» **The problem**
Among the lines below, keep only those from the one containing "pull.rotation_euler = (math.pi / 2, 0, 0)" through the one containing "UNEVEN_WAVES = (34, 58, 90)", and reproduce them exactly.

= = = = = = =

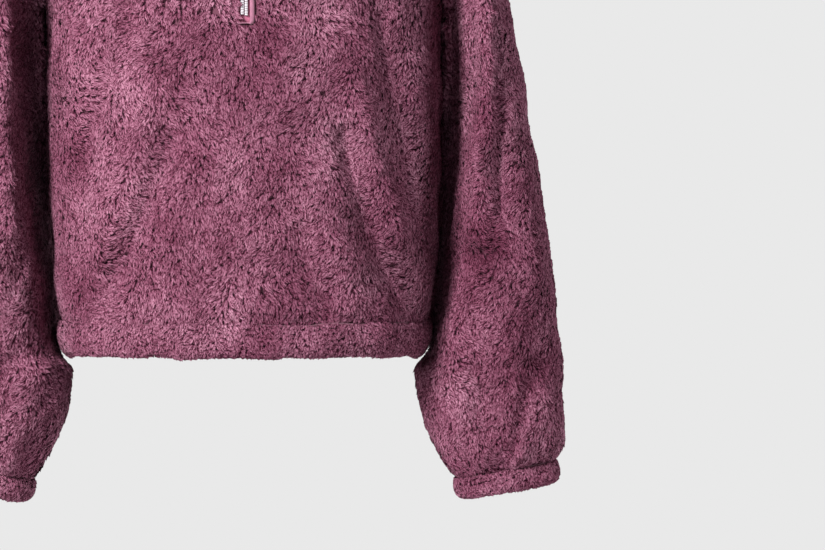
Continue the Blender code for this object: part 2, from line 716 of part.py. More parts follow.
def build_zip(tape, coil, metal):
    depth = WALL + 3 * SEAM_GAP
    upper = row_levels()[1]
    levels = UNDERARM_Z + upper * (-FRONT_NECK_DROP - TAPE_NECK_DROP - UNDERARM_Z)
    start, top = -FRONT_NECK_DROP - COLLAR_START_DROP, COLLAR_HEIGHT_FRONT - FRONT_NECK_DROP
    narrow = np.linspace(start, top - TAPE_TOP_GAP, COLLAR_LEVELS)
    widths = [TAPE_WIDTH] * (len(levels) + 2) + [TAPE_COLLAR_WIDTH] * len(narrow)
    rows = zip_strip(
        np.concatenate([[TAPE_BOTTOM_Z, SLIT_BOTTOM_Z], levels, narrow]), widths, depth
    )
    shell("zip_tape", rows, tape, TAPE_THICK)
    rising = np.linspace(start, top - CHAIN_TOP_GAP, COLLAR_LEVELS)
    levels = np.concatenate([[CHAIN_BOTTOM_Z], levels, rising])
    out = depth - 1.5 * SEAM_GAP - CHAIN_THICK
    rows = zip_strip(levels, [CHAIN_WIDTH] * len(levels), out)
    shell("zip_chain", rows, coil, CHAIN_THICK)

    surface = middle_line([SLIDER_Z])[0, 1]
    rear = surface + out - SEAM_GAP
    bm = bmesh.new()
    bmesh.ops.create_cube(bm, size=1)
    size = Vector((SLIDER_WIDTH, SLIDER_THICK, SLIDER_HEIGHT)) * MM
    bmesh.ops.scale(bm, vec=size, verts=bm.verts)
    mesh = bpy.data.meshes.new("zip_slider")
    bm.to_mesh(mesh)
    bm.free()
    slider = bpy.data.objects.new("zip_slider", mesh)
    slider.location = (0, (rear - SLIDER_THICK / 2) * MM, SLIDER_Z * MM)
    slider.data.materials.append(metal)
    PARTS.objects.link(slider)
    bevel = slider.modifiers.new("Rounding", "BEVEL")
    bevel.width = SLIDER_ROUNDING * MM
    bevel.segments = 2
    face = rear - SLIDER_THICK
    arch = []
    for step in range(BAIL_STEPS + 1):
        angle = math.pi * step / BAIL_STEPS
        out_y = face - BAIL_RADIUS * math.sin(angle)
        arch.append((0, out_y, SLIDER_Z + BAIL_RADIUS * math.cos(angle)))
    arch.insert(0, (0, face + BAIL_SINK, SLIDER_Z + BAIL_RADIUS))
    arch.append((0, face + BAIL_SINK, SLIDER_Z - BAIL_RADIUS))
    bail = wire_mesh("bail", arch, BAIL_WIRE)
    join = slider.modifiers.new("Bail", "BOOLEAN")
    join.operation = "UNION"
    join.object = bail

    outline = bpy.data.curves.new("zip_pull", "CURVE")
    outline.dimensions = "2D"
    outline.fill_mode = "BOTH"
    outline.extrude = PULL_THICK / 2 * MM
    low = EYE_WIRE - PULL_LENGTH
    hole_end = -(BAIL_RADIUS + BAIL_WIRE + EYE_ROOM_END)
    plate = rounded_outline(PULL_WIDTH / 2, low, EYE_WIRE, PULL_CORNER, 3)
    window = rounded_outline(BAIL_WIRE + EYE_ROOM_SIDE, hole_end, -EYE_WIRE, EYE_CORNER, 1)
    for points in (plate, window):
        line = outline.splines.new("POLY")
        line.use_cyclic_u = True
        line.points.add(len(points) - 1)
        for point, (x, y) in zip(line.points, points):
            point.co = (x * MM, y * MM, 0, 1)
    outline.materials.append(metal)
    pull = bpy.data.objects.new("zip_pull", outline)
    pull.location = (0, (face - EYE_OUT) * MM, SLIDER_Z * MM)
    pull.rotation_euler = (math.pi / 2, 0, 0)
    PARTS.objects.link(pull)


def main():
    fleece = material("fleece", FLEECE_COLOUR, 0.95)
    tape = material("tape", TAPE_COLOUR, 0.8)
    coil = material("coil", COIL_COLOUR, 0.4)
    metal = material("metal", METAL_COLOUR, 0.3, 1.0)
    build_body(fleece)
    build_sleeves(fleece)
    build_zip(tape, coil, metal)


for old in list(bpy.data.objects):
    bpy.data.objects.remove(old, do_unlink=True)
PARTS = bpy.data.collections.new("fleece_pullover")
GUIDES = bpy.data.collections.new("guides")
bpy.context.scene.collection.children.link(PARTS)
bpy.context.scene.collection.children.link(GUIDES)
main()
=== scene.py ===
"""The looks of the cropped fleece pullover: backing cloth, long curly pile, zip teeth, edges,
materials, light and camera. Sizes are metres unless a table says millimetres."""

import collections
import math

import bmesh
import bpy
import numpy as np
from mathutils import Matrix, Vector


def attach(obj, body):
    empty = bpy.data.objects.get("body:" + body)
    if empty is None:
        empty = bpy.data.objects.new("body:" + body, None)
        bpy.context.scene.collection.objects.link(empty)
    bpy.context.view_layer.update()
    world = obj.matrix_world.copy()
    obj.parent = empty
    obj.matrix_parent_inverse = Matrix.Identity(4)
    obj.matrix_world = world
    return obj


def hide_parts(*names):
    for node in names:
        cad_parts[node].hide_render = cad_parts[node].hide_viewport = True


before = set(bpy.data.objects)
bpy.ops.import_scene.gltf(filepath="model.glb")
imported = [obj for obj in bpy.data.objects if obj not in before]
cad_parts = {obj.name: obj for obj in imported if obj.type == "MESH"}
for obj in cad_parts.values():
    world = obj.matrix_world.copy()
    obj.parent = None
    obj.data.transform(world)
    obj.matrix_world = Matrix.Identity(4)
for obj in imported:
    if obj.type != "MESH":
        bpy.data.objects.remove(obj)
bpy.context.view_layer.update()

MM = 0.001

# Pile and backing, in millimetres
PILE = 3.4
CUFF_PILE = 2.8
BACKING = 1.3
BAND_BACKING = 1
COLLAR_BACKING = 0.8
EDGE_BACKING = 0.7
UNEVEN = 0.9
UNEVEN_WAVES = (34, 58, 90)

# Locks of the pile: sizes in millimetres, and the least and most of each as shares of its size
LOCK_AREA = 5.3
LOCK_LENGTH = 8
LOCK_LENGTH_VARIES = (0.75, 1.25)
LOCK_WIDTH = 3.6
LOCK_WIDTH_VARIES = (0.8, 1.2)
LOCK_HEIGHT_VARIES = (0.82, 1.08)
LOCK_HEIGHT_WAVE = 0.07
LOCK_HEIGHT_WAVES = (8, 13)
LOCK_RIDGE = 0.42
LOCK_TIP_VARIES = (0.62, 0.9)
LOCK_SWAY = 0.5
LOCK_SINK = 0.95
ROOT_SINK = 0.4
BAND_SHORT = 0.62
OVERHANG = 7
OVERHANG_VARIES = (0.7, 1.15)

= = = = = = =

» **Answer**
    pull.rotation_euler = (math.pi / 2, 0, 0)
    PARTS.objects.link(pull)


def main():
    fleece = material("fleece", FLEECE_COLOUR, 0.95)
    tape = material("tape", TAPE_COLOUR, 0.8)
    coil = material("coil", COIL_COLOUR, 0.4)
    metal = material("metal", METAL_COLOUR, 0.3, 1.0)
    build_body(fleece)
    build_sleeves(fleece)
    build_zip(tape, coil, metal)


for old in list(bpy.data.objects):
    bpy.data.objects.remove(old, do_unlink=True)
PARTS = bpy.data.collections.new("fleece_pullover")
GUIDES = bpy.data.collections.new("guides")
bpy.context.scene.collection.children.link(PARTS)
bpy.context.scene.collection.children.link(GUIDES)
main()
=== scene.py ===
"""The looks of the cropped fleece pullover: backing cloth, long curly pile, zip teeth, edges,
materials, light and camera. Sizes are metres unless a table says millimetres."""

import collections
import math

import bmesh
import bpy
import numpy as np
from mathutils import Matrix, Vector


def attach(obj, body):
    empty = bpy.data.objects.get("body:" + body)
    if empty is None:
        empty = bpy.data.objects.new("body:" + body, None)
        bpy.context.scene.collection.objects.link(empty)
    bpy.context.view_layer.update()
    world = obj.matrix_world.copy()
    obj.parent = empty
    obj.matrix_parent_inverse = Matrix.Identity(4)
    obj.matrix_world = world
    return obj


def hide_parts(*names):
    for node in names:
        cad_parts[node].hide_render = cad_parts[node].hide_viewport = True


before = set(bpy.data.objects)
bpy.ops.import_scene.gltf(filepath="model.glb")
imported = [obj for obj in bpy.data.objects if obj not in before]
cad_parts = {obj.name: obj for obj in imported if obj.type == "MESH"}
for obj in cad_parts.values():
    world = obj.matrix_world.copy()
    obj.parent = None
    obj.data.transform(world)
    obj.matrix_world = Matrix.Identity(4)
for obj in imported:
    if obj.type != "MESH":
        bpy.data.objects.remove(obj)
bpy.context.view_layer.update()

MM = 0.001

# Pile and backing, in millimetres
PILE = 3.4
CUFF_PILE = 2.8
BACKING = 1.3
BAND_BACKING = 1
COLLAR_BACKING = 0.8
EDGE_BACKING = 0.7
UNEVEN = 0.9
UNEVEN_WAVES = (34, 58, 90)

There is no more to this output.